OrthoAccel® Technologies Inc. invented and tested the first commercially successful dental vibrating device, as described in US2008227046 and related cases, designed to apply cyclic forces to the dentition for accelerated remodeling purposes. Both intra-oral and extraoral embodiments are described in US2008227046. The bite plate is specially designed to contact occlusal as well as lingual and/or facial surfaces of the dentition, and thus is more effective than any prior art devices in conveying vibrational forces to the teeth, transmitting vibration in two axes. Finally, the device is slim, capable of hands free operation, lacks the bulky headgear of prior art devices, and has optimized force and frequency for orthodontic remodeling. Thus, its comfort level and compliance was also found to be high, with patients reporting that they were satisfied with the device, especially after the motor was redesigned to be quieter and smoother, as described in US2010055634 et seq. In fact, this device has been marketed as AcceleDent® and AcceleDent® Aura in the United States and several other countries and has achieved remarkable commercial success since its recent introduction. Further, the device was shown in clinical trials to speed orthodontic remodeling as much as 50%, and is truly a breakthrough in orthodontic technology (Kau 2010; see also clinicaltrials.gov). AcceleDent® represents the first successful clinical approach to accelerate orthodontic tooth movement by modulating bone biology in a non-invasive and non-pharmacological manner.
As the AcceleDent® device increases in popularity, it provides a unique opportunity for the orthodontist to monitor general health status and provide early intervention. Patients using traditional orthodontics, such as braces or aligners, are already using the AcceleDent® device daily for orthodontic remodeling for a period of a year or more. Thus, if the bite plate was combined with a simple and robust diagnostic platform, the orthodontist could provide primary health status information to his or her patients.
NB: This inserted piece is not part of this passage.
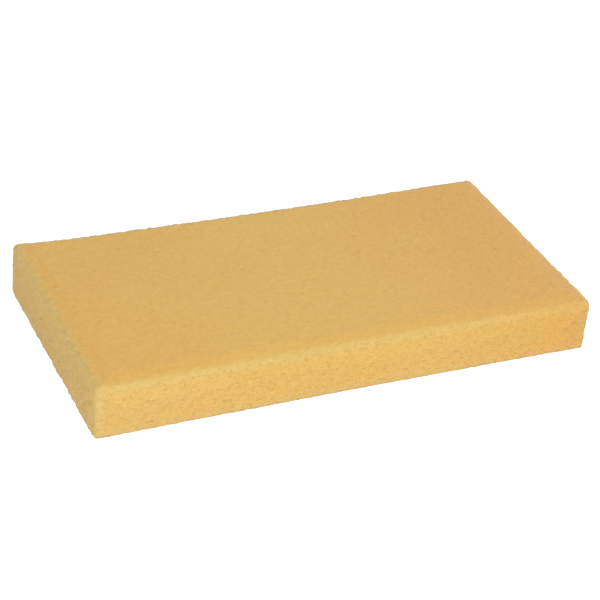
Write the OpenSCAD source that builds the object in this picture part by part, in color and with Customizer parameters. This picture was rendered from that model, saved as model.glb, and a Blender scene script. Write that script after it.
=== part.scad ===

Furthermore, since dental care is typically twice a year or yearly, whilst medical visits are far less frequent, a device that combined dental/orthodontic care with diagnostic information could provide an unprecedented ability to conveniently monitor patient health status and allow early intervention.
Several patents are already directed to salivary testing for various diseases, including various cancer, oral cancer, periodontal disease, stress, and the like. See e.g., US20100196941 (periodontal); US20120028261 (periodontal); US20100210023 (oral cancer); WO2007081306 (stress); US20080183101 (oral health). However, none of these applications contemplates combining such testing with a device that is already in daily use by patients.
Indeed, periodontal disease, gingivitis and caries are likely to be of particular interest to dental practitioners. Markers for periodontal disease activity include FAS, interleukin 1 beta (IL-1B), IL-6, IL-8, IL-12A, IL-17B, DEFB4, CTSS, CARD10, BGN, BE, LCN8, lactoperoxidase (LPO), aspartate aminotransferase (AST), alkaline phosphatase (ALP), aminopeptidases, beta glucuronidase, PGE-2, MMP-8, MMP-9, MMP-13, telopeptide, osteocalcin, and CRP. Indeed, at least three substances (peroxidase, hydroxyproline and calcium) are known to be significantly increased in the saliva of patients with periodontitis.
Thus, what is needed in the art is a simple robust diagnostic platform that is combinable with mouthpieces that are already in regular use by patients.